Looks like the tests failed

image
maxim-mityutko commented 6 months ago

Yeah, i'm looking into it. Were successful on my machine, but after I dropped the env and recreated getting an error as well.

maxim-mityutko commented 6 months ago

@asingamaneni the tests are working on local. I had to limit allowed pytest version to < 8.0.0

Prior to v8, the test_brickflow andtest_plugins.py were resolved and executed by PyTest in the beginning of the test session. On v8 they were the last, and test_plugins.py was failing.

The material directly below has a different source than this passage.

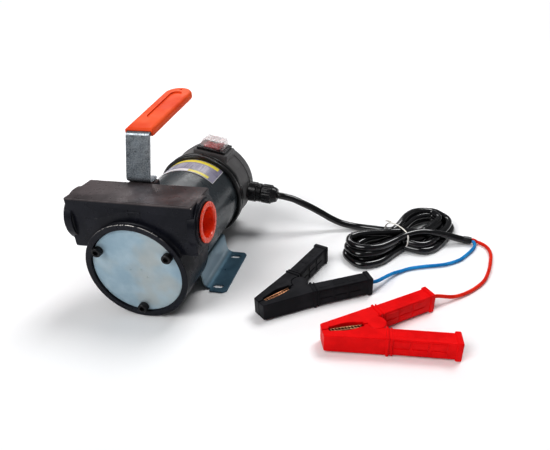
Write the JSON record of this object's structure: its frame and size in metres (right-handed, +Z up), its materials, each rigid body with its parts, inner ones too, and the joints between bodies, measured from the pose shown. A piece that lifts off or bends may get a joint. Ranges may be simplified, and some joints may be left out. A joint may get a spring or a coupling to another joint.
{
  "type": "fluid transfer pump",
  "caption": "Self-priming battery-powered fluid transfer pump: round vane chamber, cross ports, motor, carry handle, foot bracket, switch and clamp lead.",
  "frame": {"origin": "on the floor under the middle of the pump's own box, the lead and clamps left out", "axes": "+X out of the right-hand port, towards the lead; +Y from the cover back along the motor; +Z up"},
  "size_m": [0.4485, 0.2915, 0.1989],
  "materials": {
    "black_cast": "black enamel over an as-cast iron body",
    "zinc_plate": "blue-white zinc plate on pressed steel",
    "dark_steel": "black oxide",
    "bright_steel": "ground steel",
    "motor_paint": "gloss dark grey paint",
    "grey_plastic": "matt moulded plastic",
    "black_plastic": "satin moulded plastic",
    "black_rubber": "satin rubber",
    "orange_vinyl": "dipped orange vinyl",
    "plug_orange": "orange polyethylene",
    "switch_red": "translucent red",
    "clear_vinyl": "clear soft vinyl",
    "label_film": "printed film",
    "graphite": "carbon graphite",
    "copper": "copper plate",
    "ferrite": "sintered ferrite",
    "cable_black": "glossy black sheath",
    "wire_blue": "blue insulation",
    "wire_red": "red insulation",
    "clamp_red": "red moulded plastic",
    "clamp_black": "black moulded plastic",
    "tie_white": "white plastic-coated wire"
  },
  "bodies": {
    "pump": {"black_clamp_fixed_jaw": "copper", "black_clamp_fixed_shell": "clamp_black", "black_clamp_pin": "copper", "black_clamp_spring": "bright_steel", "blue_wire": "wire_blue", "brush_left": "graphite", "brush_right": "graphite", "bypass_spring": "bright_steel", "cable_hank": "cable_black", "cable_sleeve": "black_rubber", "cable_tail": "cable_black", "cover_gasket": "black_rubber", "cover_screw_1": "dark_steel", "cover_screw_2": "dark_steel", "cover_screw_3": "dark_steel", "data_label": "label_film", "front_bearing": "bright_steel", "front_cover": "zinc_plate", "gland_body": "black_plastic", "gland_nut": "black_plastic", "handle_grip": "orange_vinyl", "handle_screw": "dark_steel", "handle_strap": "zinc_plate", "hank_tie": "tie_white", "magnet_left": "ferrite", "magnet_right": "ferrite", "motor_can": "motor_paint", "motor_flange": "black_cast", "mounting_bracket": "zinc_plate", "pump_body": "black_cast", "rear_bearing": "bright_steel", "rear_end_plate": "black_plastic", "rear_housing": "grey_plastic", "rear_seal_ring": "black_rubber", "red_clamp_fixed_jaw": "copper", "red_clamp_fixed_shell": "clamp_red", "red_clamp_pin": "copper", "red_clamp_spring": "bright_steel", "red_wire": "wire_red", "shaft_seal": "black_rubber", "supply_cable": "cable_black", "switch_boot": "clear_vinyl", "switch_housing": "black_plastic"},
    "rotor": {"pump_rotor": "bright_steel", "vane_1": "graphite", "vane_2": "graphite", "vane_3": "graphite", "vane_4": "graphite", "motor_shaft": "bright_steel", "armature": "dark_steel", "commutator": "copper"},
    "rocker": {"switch_rocker": "switch_red"},
    "right_plug": {"right_port_plug": "plug_orange"},
    "left_plug": {"left_port_plug": "plug_orange"},
    "poppet": {"bypass_poppet": "bright_steel"},
    "black_lever": {"black_clamp_moving_shell": "clamp_black", "black_clamp_moving_jaw": "copper"},
    "red_lever": {"red_clamp_moving_shell": "clamp_red", "red_clamp_moving_jaw": "copper"}
  },
  "joints": [
    {"name": "rotor_spin", "type": "hinge", "parent": "pump", "child": "rotor", "pos_m": [0, 0, 0.0605], "axis": [0, 1, 0], "continuous": true},
    {"name": "rocker_tilt", "type": "hinge", "parent": "pump", "child": "rocker", "pos_m": [0.01486, 0.0865, 0.11863], "axis": [0, 1, 0], "range_deg": [0, 20]},
    {"name": "right_plug_pull", "type": "slide", "parent": "pump", "child": "right_plug", "axis": [1, 0, 0], "range_m": [0, 0.022]},
    {"name": "left_plug_pull", "type": "slide", "parent": "pump", "child": "left_plug", "axis": [-1, 0, 0], "range_m": [0, 0.022]},
    {"name": "poppet_lift", "type": "slide", "parent": "pump", "child": "poppet", "axis": [0, 0, 1], "range_m": [0, 0.004], "stiffness_N_per_m": 2500, "deforming": ["bypass_spring"]},
    {"name": "black_clamp_squeeze", "type": "hinge", "parent": "pump", "child": "black_lever", "pos_m": [0.155, -0.0565, 0.0114], "axis": [0, 0, -1], "range_deg": [0, 20], "stiffness_Nm_per_rad": 0.8},
    {"name": "red_clamp_squeeze", "type": "hinge", "parent": "pump", "child": "red_lever", "pos_m": [0.2409, -0.1085, 0.0114], "axis": [0, 0, 1], "range_deg": [0, 20], "stiffness_Nm_per_rad": 0.8}
  ]
}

I did a little bit of digging and noticed that they are failing due to this:

{
    'default': <brickflow.engine.task.DefaultBrickflowTaskPluginImpl object at 0x10fd820e0>, 
    '4559328096': <brickflow_plugins.airflow.brickflow_task_plugin.AirflowOperatorBrickflowTaskPluginImpl object at 0x10fd82080>, 
    'airflow-plugin': <brickflow_plugins.airflow.brickflow_task_plugin.AirflowOperatorBrickflowTaskPluginImpl object at 0x10fd82380>
}

The AirflowOperatorBrickflowTaskPluginImpl was loaded multiple times. This behaviour was consistent on my branch and on main, it seems that the numbered instance (4559328096 in the above example) was created by one of the tests that ran prior to test_plugins

maxim-mityutko commented 6 months ago

@asingamaneni @stikkireddy can you please retrigger the workflow or let me if anything else should be changed / added?

codecov[bot] commented 5 months ago

Codecov Report

All modified and coverable lines are covered by tests :white_check_mark:

Project coverage is 90.32%. Comparing base (548b6cb) to head (a6db2ae). Report is 4 commits behind head on main.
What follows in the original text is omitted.